The Arab Group, currently dominated by Gulf majority Sunni – or Sunni-ruled, like Bahrain – countries, had to write to the Security Council to have done at least as much as the 120-member Non-Aligned Movement (NAM) chaired by Iran.
“Actually, an Arab Group diplomat argued with me that while NAM only issued a statement, the Arab Group wrote to the Security Council and Ban Ki-moon: that’s the level of competition,” said Lee.
“But the Arab Group does not want a meeting in which Assad’s Syria would be portrayed as a victim,” he added.
Meanwhile, U.S. Secretary of State John Kerry and Russian Foreign Minister Sergey Lavrov have agreed to convene an international conference on Syria. But whether all of the warring parties would participate in such a meeting remains in doubt.
Rabbani told IPS the silence of the Security Council, for all practical purposes, constitutes an international green light to Israel to continue with its new policy and military aggression.
That Israeli Prime Minister Benjamin Netanyahu has, despite his unambiguous extremism, been less inclined to launch a major armed conflict than each of his predecessors, and is more susceptible to U.S. pressure, provides little solace, he added.
Having done this once and gotten away with it, his government and security establishment are almost certain to do so again, probably sooner rather than later, even while staring the potential Israeli disaster of war with Syria and/or Hezbollah – and perhaps a wider regional conflagration – straight in the face, said Rabbani, who is also a contributing editor to the Middle East Report.
Stephen Zunes, professor of politics and coordinator of Middle Eastern studies at the University of San Francisco, told IPS he cannot recall of any precedent of the Security Council remaining silent on air attacks on a sovereign country.
“But that doesn’t mean there aren’t any,” he said, pointing out that, “It appears that the Syrian regime has become an even bigger international pariah than Israel.”
Rabbani told IPS the Israeli explanation for its recent bombings of Damascus is that these were launched solely to prevent the transfer of advanced weaponry to Hezbollah in Lebanon and do not represent an Israeli intervention in the Syrian crisis.
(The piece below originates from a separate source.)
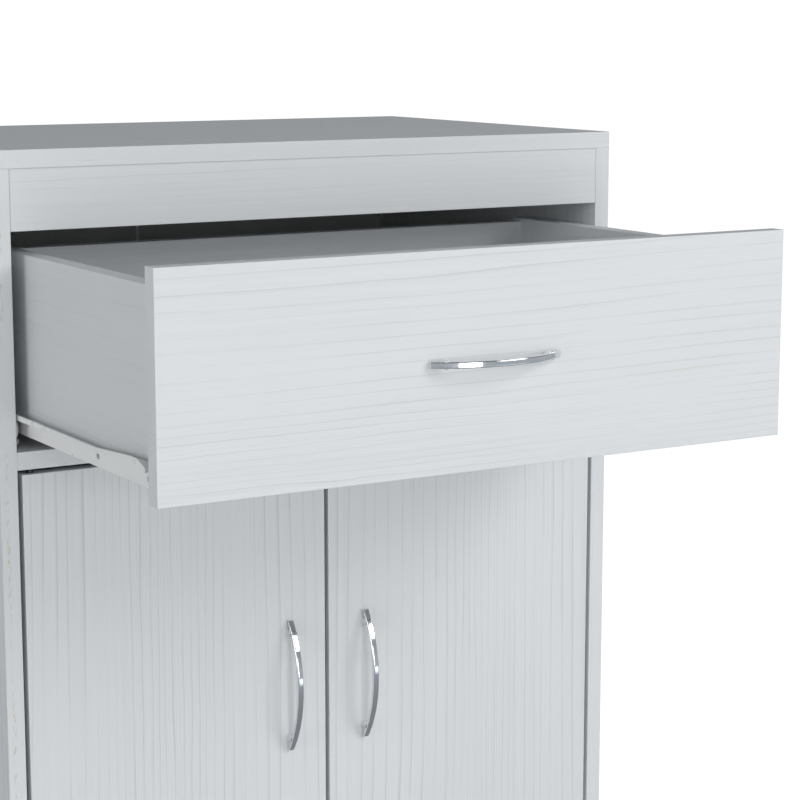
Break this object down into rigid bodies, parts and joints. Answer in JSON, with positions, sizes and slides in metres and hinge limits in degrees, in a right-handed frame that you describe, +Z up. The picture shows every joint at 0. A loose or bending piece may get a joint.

It is an explanation that is difficult to take seriously, he said.
Israel may indeed have acted to interdict weapons supplies to its foes in Lebanon. But more importantly, it acted to change its relationship with Syria and test the international response to this change of policy, he argued.
Specifically, said Rabbani, Israel was sending a clear message to the world’s capitals that henceforth it will act at will within Syria to promote its interests.
Resources and activities within sovereign Syrian territory previously considered immune from Israeli attack, such as military infrastructure and the transport of weapons systems to Lebanon, is no longer so.
In other words, Israel will henceforth retain the freedom to act, and act systematically, to degrade Syria’s military capabilities, Syrian support of guerrilla movements beyond its borders, and, further down the line, regimes and organisations within Syria it considers actively hostile, Rabbani said.
“It is a policy that bears numerous similarities to Israel’s approach to Lebanon, particularly southern Lebanon, during the late 1960s and 1970s,” he added.
More importantly, this new pattern of Israeli aggression is certain to make the Syrian crisis more difficult to resolve and even more catastrophic than it already is, Rabbani said. He added that Israel is determined to degrade Syria and keep it weak, and while internal Syrian matters may not have figured prominently or perhaps not even at all in its most recent actions, they eventually will.
And if this new policy is permitted to stand – perhaps even form an important motivation for Israeli policy, as was the case in Lebanon from the mid-1970s onwards.